The death of Iranian President Ebrahim Raisi in a helicopter crash raises the immediate question of who will succeed him in running the government. Raisi was not only expected to succeed the 85-year-old Supreme Leader, Ayatollah Ali Khamenei, but his death also has consequences for the future of one of the most powerful positions in the Middle East.

What is the difference between Supreme Leader and President?

The Supreme Leader, also known as the Velayat-e Faqih in Shia Islamic theology, is the ultimate ruler in Iran and is responsible for making all major decisions concerning the state. The Supreme Leader, a position established after the 1979 Islamic Revolution, is also head of state and commander in chief.

Only men are allowed to be considered for the job. According to the type of Islamic law that’s implemented in Iran, it has to be given to a high ranking Shia theologian who must be at least at the rank of Ayatollah—although it’s disputed whether Khamenei himself ever reached that level.

The president in Iran, meanwhile, is the head of the country’s executive branch and is elected in a closely vetted election process every four years. The president controls the government and, depending on that person’s political background and strength, can amass great influence over state policy and the economy.
What happens now?

According to Iran’s constitution, upon the president’s death, the first vice president assumes temporary leadership. Together with the judiciary chief and the parliament speaker, they hold a new presidential election within 50 days. In this case, it appears certain that the temporary leader will be Mohammad Mokhber, a former officer in the Islamic Revolutionary Guard Corps and one-time head of an endowment that looks after the Islamic Republic’s assets.

In an apparent effort to allay any public concern about the stability of the government, Khamenei spoke about Raisi’s absence on Sunday evening—even before his death was confirmed—and said that people shouldn’t expect any disruptions to how the country is run.
What impact does Raisi’s death have on Iran and the region?

One of the big questions raised by Raisi’s death is how his absence is likely to affect the battle over who succeeds Khamenei as Supreme Leader. This is an issue that’s preoccupied academics, officials and analysts as Khamenei has gotten older.

Raisi’s death could also have consequences for Iran’s relationship with the rest of the region. Iran backs a number of proxy groups, the most powerful of which are fighting Israel. The Revolutionary Guard Corps will look to make sure that Iran’s enemies don’t exploit a moment of upheaval. Raisi also oversaw a period of warmer ties with Gulf Arab countries including Saudi Arabia and the United Arab Emirates, and while it’s likely that policy will continue, any new leader may have different priorities.
Who’s next in line to be Supreme Leader?

In Iran’s complicated and very opaque political structure, there are virtually no official or public spaces where questions about Khamenei’s replacement are openly discussed. But analysts, officials and academics close to the political establishment had for some time mentioned both Raisi and Khamenei’s son Mojtaba as top contenders.

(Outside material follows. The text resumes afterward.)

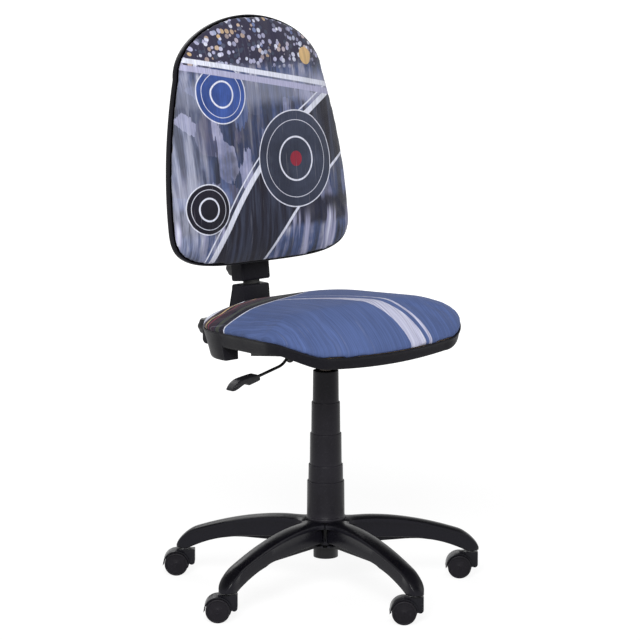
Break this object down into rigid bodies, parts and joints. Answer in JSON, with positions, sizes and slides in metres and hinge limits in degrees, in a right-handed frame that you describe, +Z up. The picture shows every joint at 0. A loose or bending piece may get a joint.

Raisi’s death means Mojtaba will now be seen as having a clear path to the top office. But that would also be a risky appointment. Iran has a fraught legacy with the concept of inherited rule—the leaders of the 1979 Islamic Revolution vehemently opposed any sort of system that resembled the monarchy they overthrew.

Mojtaba’s popularity has also never been tested give that he doesn’t hold any government position and isn’t seen publicly very often. The Supreme Leader needs to at least have an appearance of having authentic support from the masses who support the current religious system if he’s to have any sort of legitimacy.